• [DATA EXTRACT]:

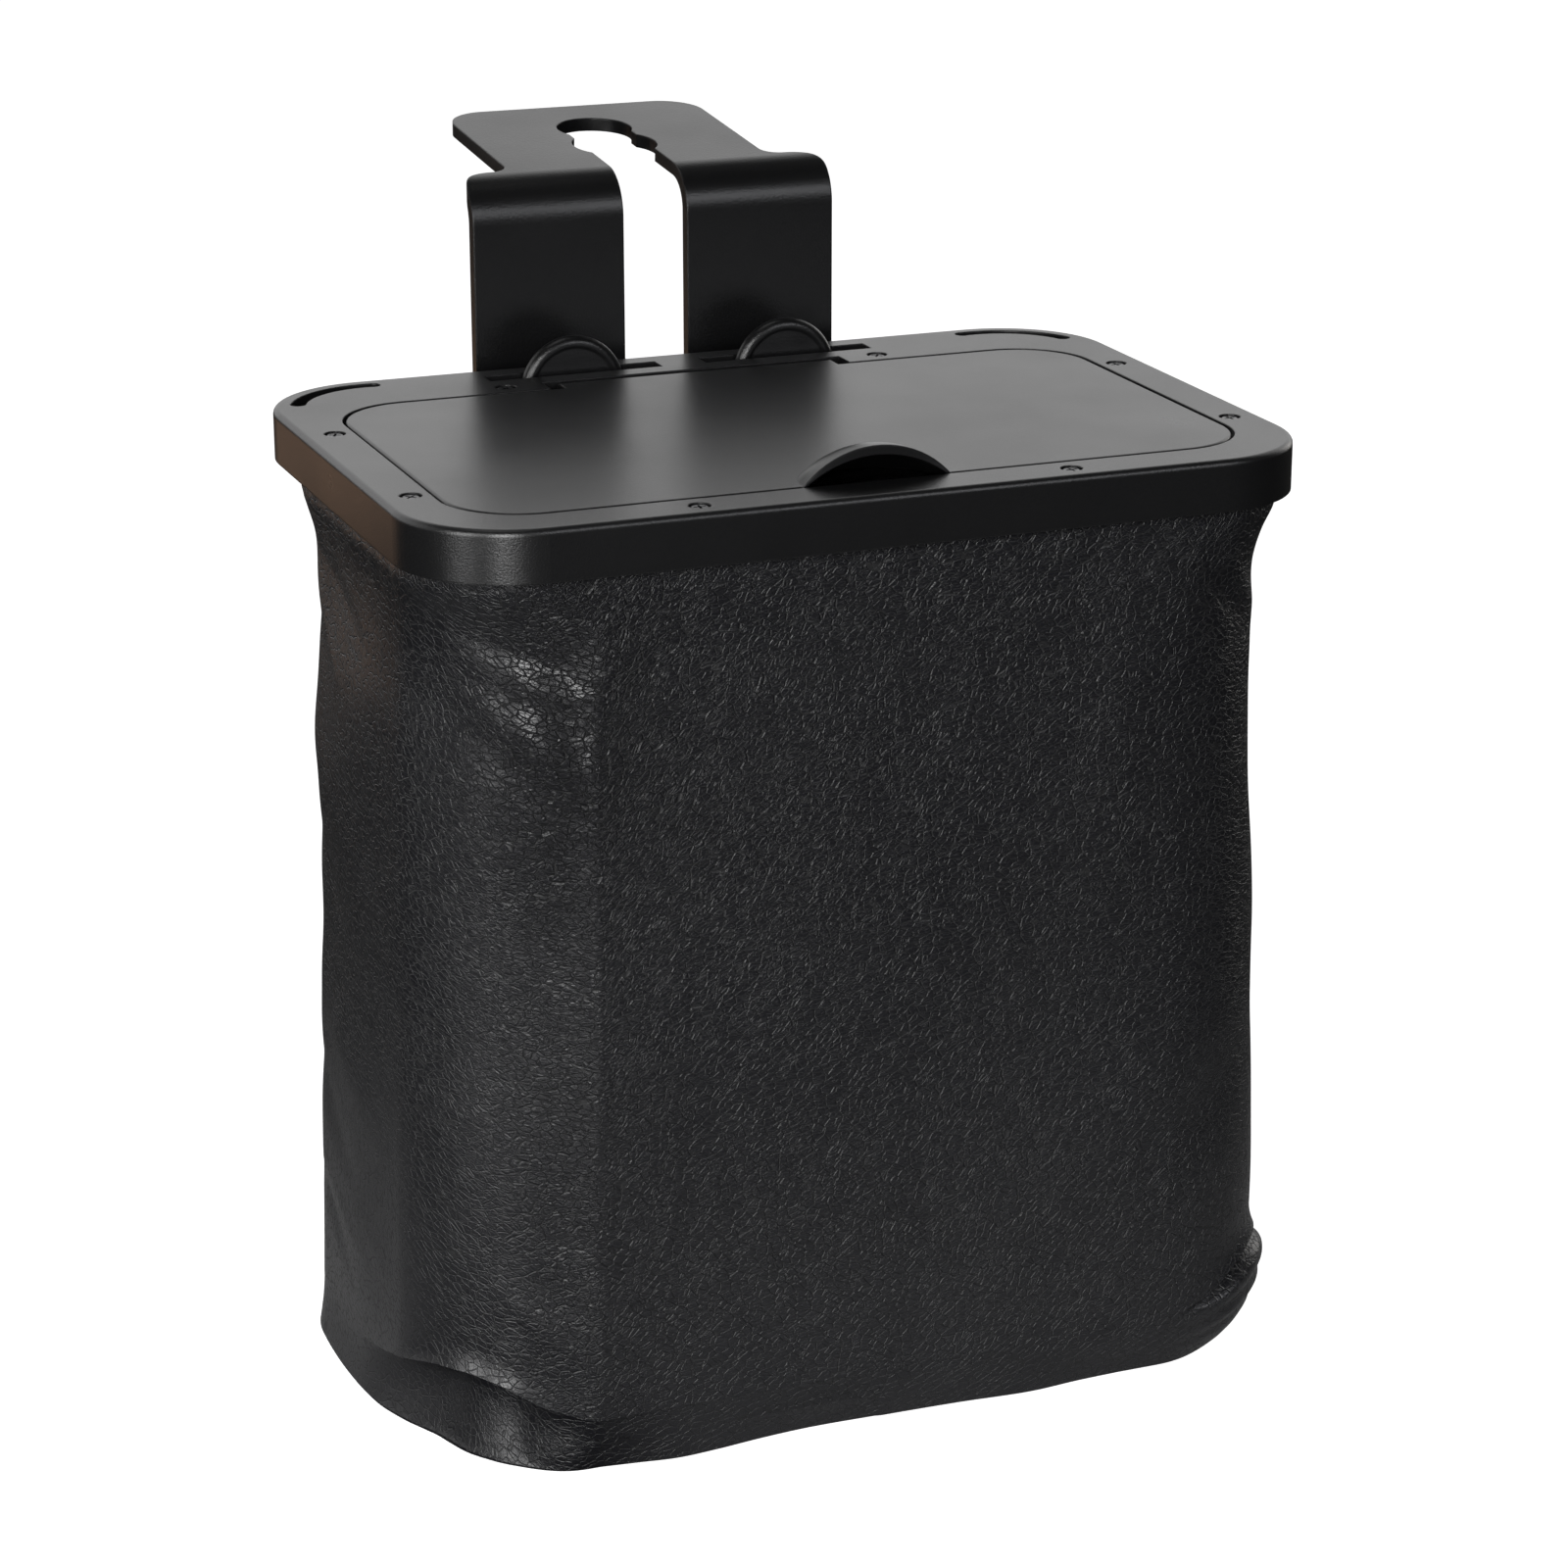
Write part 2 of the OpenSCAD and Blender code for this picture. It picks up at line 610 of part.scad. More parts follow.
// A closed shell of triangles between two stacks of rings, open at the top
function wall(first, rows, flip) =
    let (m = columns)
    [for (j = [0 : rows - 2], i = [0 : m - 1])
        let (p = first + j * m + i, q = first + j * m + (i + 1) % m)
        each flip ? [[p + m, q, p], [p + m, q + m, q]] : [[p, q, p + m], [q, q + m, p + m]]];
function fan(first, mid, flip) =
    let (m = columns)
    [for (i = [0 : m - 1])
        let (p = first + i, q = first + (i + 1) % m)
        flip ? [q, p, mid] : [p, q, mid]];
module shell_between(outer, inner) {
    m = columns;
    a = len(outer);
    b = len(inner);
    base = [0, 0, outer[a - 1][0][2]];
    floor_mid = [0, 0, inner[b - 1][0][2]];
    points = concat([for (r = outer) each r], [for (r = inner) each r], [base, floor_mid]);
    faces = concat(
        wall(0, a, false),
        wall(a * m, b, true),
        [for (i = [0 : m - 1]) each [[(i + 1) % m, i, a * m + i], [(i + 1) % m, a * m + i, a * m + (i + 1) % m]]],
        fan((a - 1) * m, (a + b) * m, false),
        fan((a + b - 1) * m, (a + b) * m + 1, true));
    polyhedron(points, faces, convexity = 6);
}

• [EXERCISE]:
Copy each line of the data exactly, leaving nothing out.

• [ANSWER TO THE EXERCISE]:
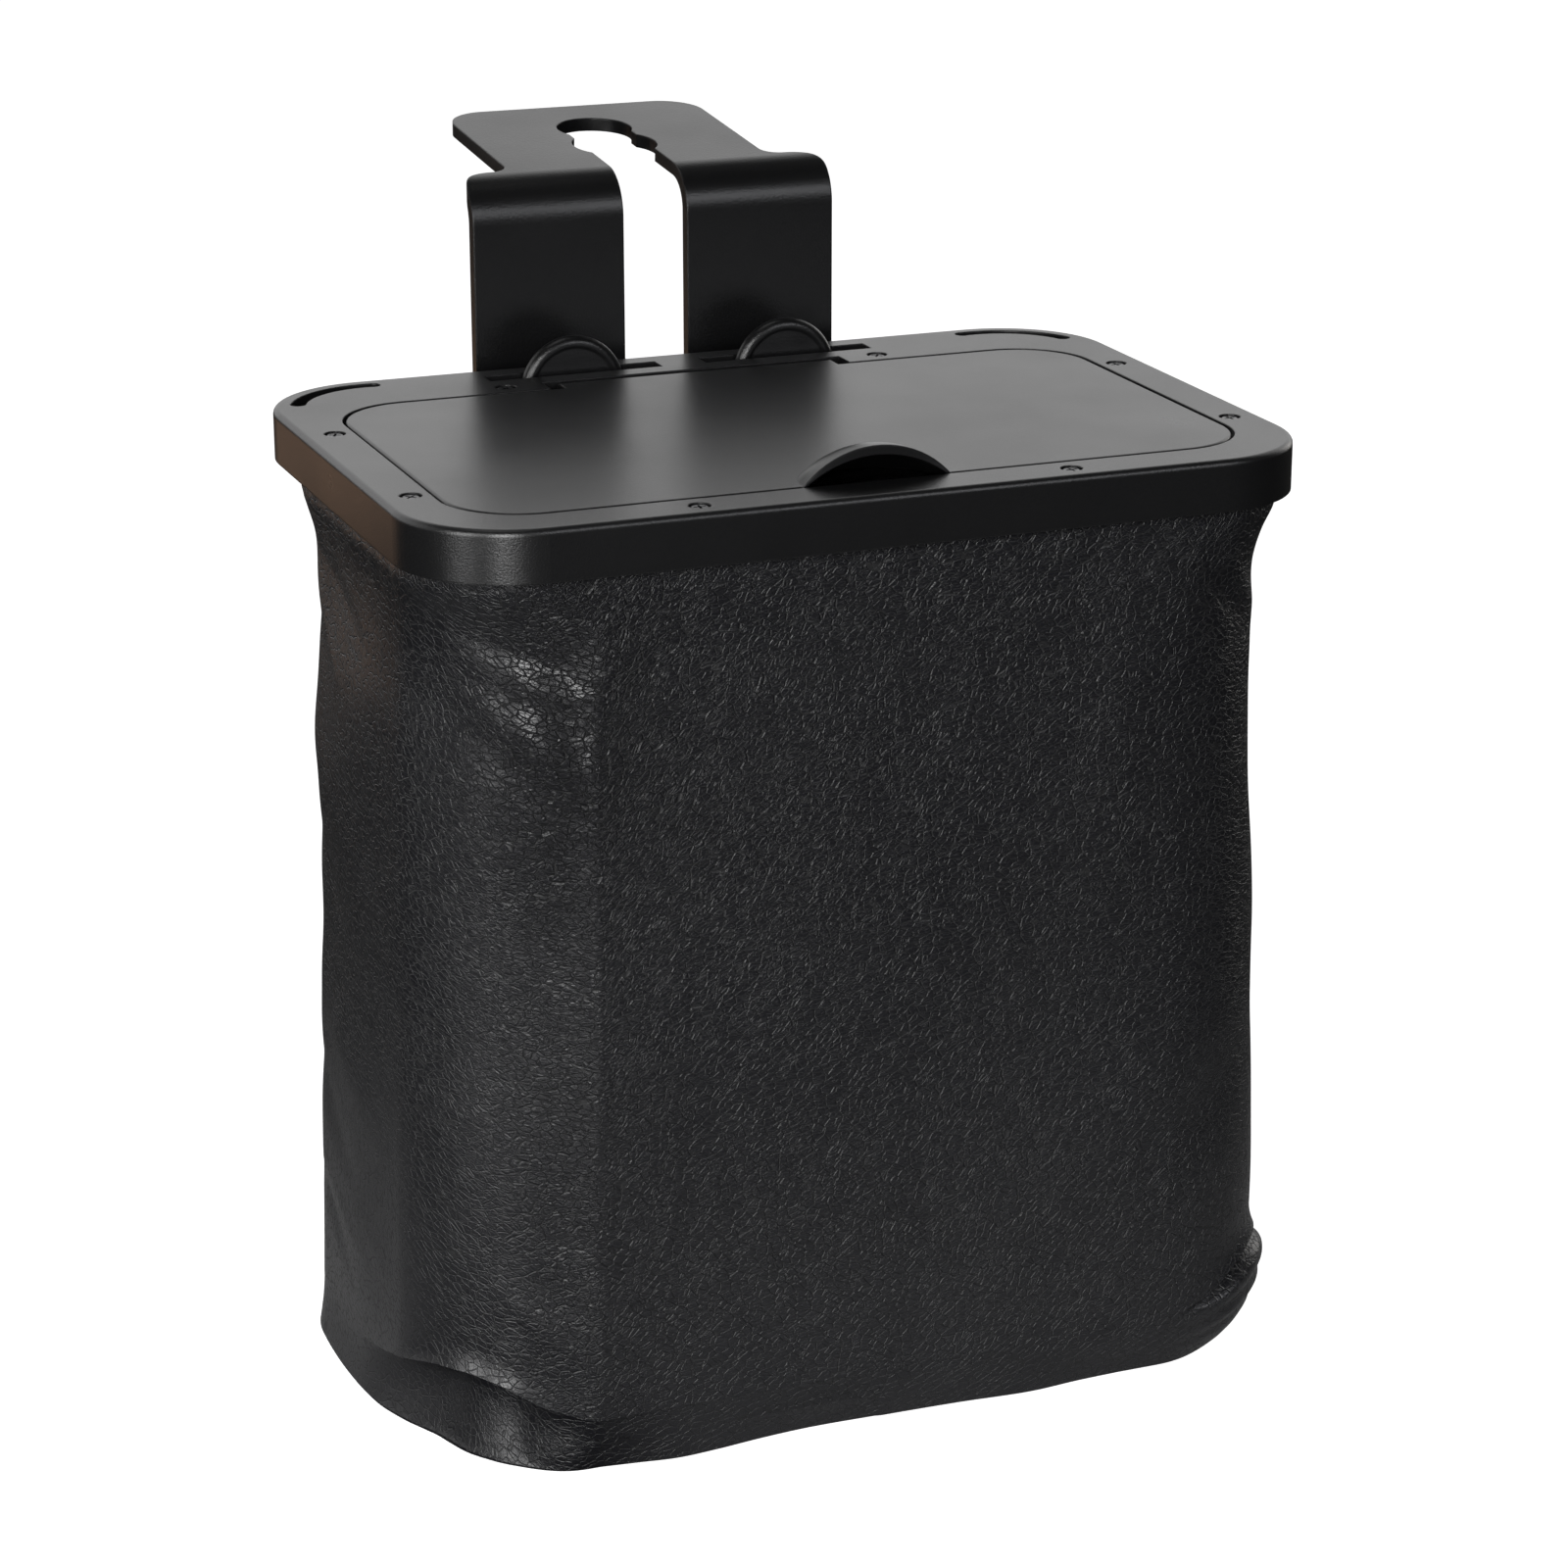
Write part 2 of the OpenSCAD and Blender code for this picture. It picks up at line 610 of part.scad. More parts follow.
// A closed shell of triangles between two stacks of rings, open at the top
function wall(first, rows, flip) =
    let (m = columns)
    [for (j = [0 : rows - 2], i = [0 : m - 1])
        let (p = first + j * m + i, q = first + j * m + (i + 1) % m)
        each flip ? [[p + m, q, p], [p + m, q + m, q]] : [[p, q, p + m], [q, q + m, p + m]]];
function fan(first, mid, flip) =
    let (m = columns)
    [for (i = [0 : m - 1])
        let (p = first + i, q = first + (i + 1) % m)
        flip ? [q, p, mid] : [p, q, mid]];
module shell_between(outer, inner) {
    m = columns;
    a = len(outer);
    b = len(inner);
    base = [0, 0, outer[a - 1][0][2]];
    floor_mid = [0, 0, inner[b - 1][0][2]];
    points = concat([for (r = outer) each r], [for (r = inner) each r], [base, floor_mid]);
    faces = concat(
        wall(0, a, false),
        wall(a * m, b, true),
        [for (i = [0 : m - 1]) each [[(i + 1) % m, i, a * m + i], [(i + 1) % m, a * m + i, a * m + (i + 1) % m]]],
        fan((a - 1) * m, (a + b) * m, false),
        fan((a + b - 1) * m, (a + b) * m + 1, true));
    polyhedron(points, faces, convexity = 6);
}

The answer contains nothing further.